The Beautiful Gift of My Black History
I’ve learned to appreciate my parents’ intentional storytelling.
Growing up, I was always keenly aware that my parents were older than all of my friends’ parents. I was born in the late 1960s; my parents in the 1920s. Sometimes it was so frustrating when, my mother, in particular, raised my sisters and me in ways that seemed so old-fashioned. Yet, when I look back with grown eyes, I realize what a blessing it was to have been nurtured with the steady calm, seasoned discernment, and wisdom of two people who’d seen it all.
Although I can’t recall either of them giving me structured lessons in Black history, they gave me something even better. They shared their experiences and told stories that painted a broad picture of struggle and pride — not to mention the fantastical descriptions of early and mid-century New York City and Washington, DC— the places where my parents came of age.
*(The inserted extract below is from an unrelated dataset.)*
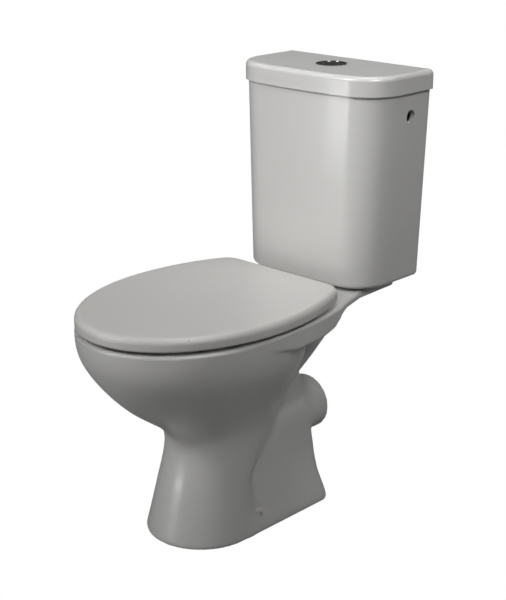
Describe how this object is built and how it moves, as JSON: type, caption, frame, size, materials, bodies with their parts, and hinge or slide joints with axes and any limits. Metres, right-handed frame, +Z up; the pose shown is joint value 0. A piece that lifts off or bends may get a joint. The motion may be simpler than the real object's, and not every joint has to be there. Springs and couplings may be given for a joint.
{
  "type": "close coupled toilet",
  "caption": "Close coupled toilet with a horizontal outlet, hinged seat and lid, lift-off cistern lid and dual push-button flush.",
  "frame": {"origin": "on the floor under the middle of the overall box", "axes": "+Z up; -Y is the front of the pan; +Y is the wall side; +X is the right side seen from the front"},
  "size_m": [0.36, 0.646, 0.784],
  "materials": {
    "vitreous_china": "white glazed vitreous china",
    "seat_plastic": "white gloss moulded plastic",
    "chrome": "polished chrome plate",
    "steel": "stainless and zinc-plated steel",
    "rubber": "black rubber",
    "white_plastic": "white moulded plastic",
    "grey_plastic": "grey moulded plastic"
  },
  "bodies": {
    "root": {"cistern": "vitreous_china", "coupling_bolts": "steel", "coupling_pads": "rubber", "coupling_seals": "rubber", "coupling_under_washers": "steel", "coupling_washers": "steel", "coupling_wing_nuts": "steel", "doughnut_seal": "rubber", "fill_tube": "white_plastic", "fill_valve_body": "white_plastic", "fill_valve_washer": "rubber", "float_pin": "steel", "flush_valve_backnut": "white_plastic", "flush_valve_base": "white_plastic", "flush_valve_washer": "rubber", "hinge_cone_washers": "rubber", "hinge_gaskets": "rubber", "hinge_pins": "steel", "hinge_post_left": "seat_plastic", "hinge_post_right": "seat_plastic", "hinge_studs": "steel", "hinge_wing_nuts": "white_plastic", "inlet_backnut": "white_plastic", "lever_pins": "steel", "pan": "vitreous_china", "valve_cage": "white_plastic"},
    "seat_ring": {"seat_ring": "seat_plastic", "seat_buffers": "rubber"},
    "seat_lid": {"seat_lid": "seat_plastic", "lid_buffers": "rubber"},
    "cistern_lid": {"cistern_lid": "vitreous_china", "button_bezel": "chrome", "button_lock_nut": "white_plastic", "full_flush_spring": "steel", "part_flush_spring": "steel"},
    "full_flush_button": {"full_flush_button": "chrome", "full_flush_rod": "grey_plastic"},
    "part_flush_button": {"part_flush_button": "chrome", "part_flush_rod": "grey_plastic"},
    "flush_rocker": {"flush_rocker": "grey_plastic"},
    "part_flush_latch": {"part_flush_latch": "grey_plastic"},
    "valve_stem": {"valve_stem": "grey_plastic", "valve_seal": "rubber"},
    "float_arm": {"float_arm": "white_plastic", "float_cup": "grey_plastic"}
  },
  "joints": [
    {"name": "seat_ring_hinge", "type": "hinge", "parent": "root", "child": "seat_ring", "pos_m": [0, 0.11, 0.413], "axis": [-1, 0, 0], "range_deg": [0, 93]},
    {"name": "seat_lid_hinge", "type": "hinge", "parent": "seat_ring", "child": "seat_lid", "pos_m": [0, 0.11, 0.413], "axis": [1, 0, 0], "range_deg": [-93, 0]},
    {"name": "cistern_lid_lift", "type": "slide", "parent": "root", "child": "cistern_lid", "axis": [0, 0, 1], "range_m": [0, 0.12]},
    {"name": "full_flush_press", "type": "slide", "parent": "cistern_lid", "child": "full_flush_button", "axis": [0, 0, -1], "range_m": [0, 0.01], "stiffness_N_per_m": 400, "springref_m": -0.003, "deforming": ["full_flush_spring"]},
    {"name": "part_flush_press", "type": "slide", "parent": "cistern_lid", "child": "part_flush_button", "axis": [0, 0, -1], "range_m": [0, 0.01], "stiffness_N_per_m": 400, "springref_m": -0.003, "deforming": ["part_flush_spring"]},
    {"name": "flush_rocker_turn", "type": "hinge", "parent": "root", "child": "flush_rocker", "pos_m": [0.02, 0.241, 0.69], "axis": [0, 1, 0], "range_deg": [0, 39]},
    {"name": "part_latch_turn", "type": "hinge", "parent": "root", "child": "part_flush_latch", "pos_m": [-0.02, 0.241, 0.69], "axis": [0, -1, 0], "range_deg": [0, 39]},
    {"name": "valve_stem_lift", "type": "slide", "parent": "root", "child": "valve_stem", "axis": [0, 0, 1], "range_m": [0, 0.0125]},
    {"name": "float_arm_turn", "type": "hinge", "parent": "root", "child": "float_arm", "pos_m": [-0.11, 0.252, 0.724], "axis": [-1, 0, 0], "range_deg": [0, 15]}
  ],
  "couplings": [
    {"joint": "flush_rocker_turn", "follows": "full_flush_press", "rad_per_m": 67.5},
    {"joint": "valve_stem_lift", "follows": "full_flush_press", "ratio": 1.25},
    {"joint": "part_latch_turn", "follows": "part_flush_press", "rad_per_m": 67.5}
  ]
}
Much of what I learned was anchored in the everyday, ordinary lessons of resilience — the “make do” mentality that was behind my great-grandmother’s rent parties in her West Harlem tenement. Born in 1879, she’d migrated to New York from South Carolina at the beginning of the Great Depression, just before the curtain went down on the Harlem Renassaince.
After moving to DC in his teens, my father shined shoes for five cents at the market on the weekends. Then, there were the evenings when Mom and her five siblings had nothing but sardines for dinner because there was no money for a working stove.
I heard plenty more stories about growing up poor and navigating the de facto segregation that defined our nation’s capital. Yet, in spite of it, a thriving Black middle-class emerged and built a community that included the city’s only amusement park, Suburban Gardens, designed by architectural engineer Howard D. Woodson.
Ultimately, the theme of childhood poverty was replaced by the glamourous life — mesmerizing performances of Lena Horne, Pearl Bailey, Duke Ellington, and others who played the Howard Theater, as well as the venues located along the famed 14th and U corridor, aka Black Broadway. There were matinee movies at the Dunbar Theater and dancing all night at the Lincoln Colonnade.
I heard stories about driving down to Carr’s Beach, a historic Black beach in Southern Maryland, to see Dinah Washington perform while on the Chitlin’ Circuit. My mother, too, was a singer — albeit an aspiring one. She and two of her high school friends started a girl group in the late-1940s, and they even performed at Amateur Night at the Apollo Theater. Afterward, they mingled with celebrities at the nearby Hotel Theresa.
There were also tales of military heroes — my father’s chance encounter with General Benjamin O. Davis, Sr., the country’s first Black brigadier general. And there was that life-changing plane ride Dad had with Captain Howard Baugh, a young pilot and member of a group that would later be known as the Tuskegee Airmen.
My father’s own military experience would take him into World War II by way of Camp Robert Smalls, a segregated Navy boot camp named after a formerly enslaved Civil War Naval hero. Interesting Fact: It was here that talented Black musicians turned barracks #1812 into an incubator for musical mastery. Ship’s Company A Band rocked the camp with the velvety sounds of jazz and patriotic, big band numbers. After the war, many of these musicians went on to perform with the likes of Quincy Jones and Dizzy Gillespie.
I’d be remiss if I didn’t mention HBCUs. I practically grew up on the campus of Howard University, Dad’s alma mater (and mine, too). He also studied at Hampton University during his Navy years, a place he referred to as “next to heaven” because there were so many beautiful young women there who outnumbered the men.
As much as I’d heard these stories over the years — sometimes listening with amusement, other times with annoyance at their frequency — I have to admit that the most impactful lessons regarding the strength and pure awesomeness of Black people came from not one of those stories.
For the most part, I was inspired by simply observing not just my parents, but their parents, too. Both of my maternal grandparents were born in 1900. I also watched my aunts, uncles, family friends, and the proud suit-and-hat-wearing members of the A.M.E. Zion Church I grew up in — all from the Greatest and Silent Generations, those born between 1900 and 1945 — most of whom are ancestors now.
Let me tell you, there’s no group of people more dignified than the Black Americans born into these aforementioned generations (and perhaps, even the previous one). They were brought up at a time when real success was finally within their reach and the cost of failure was steep. Hell. The cost of success was often steep since white America often found a way to dismantle or destroy what was gained.
Black America’s survival depended on its ability to employ a unique type of fortitude, a twice-as-good excellence, and endless ingenuity while looking good in the process. An exhausting way to live, it was. But those generations knew nothing less. It was in their DNA to fight; to get back up stronger every time they were knocked down.
That DNA lives on.
My history is empowering because the ancestors left behind a priceless gift. One wrapped with sacrifices and taped together with opportunities never afforded. And still, the gift is a blueprint — an incredible legacy of hard-fought achievements that were realized in a “sea of oppression.” So while we may not be in the promised land yet, we have clear instructions on how to get there.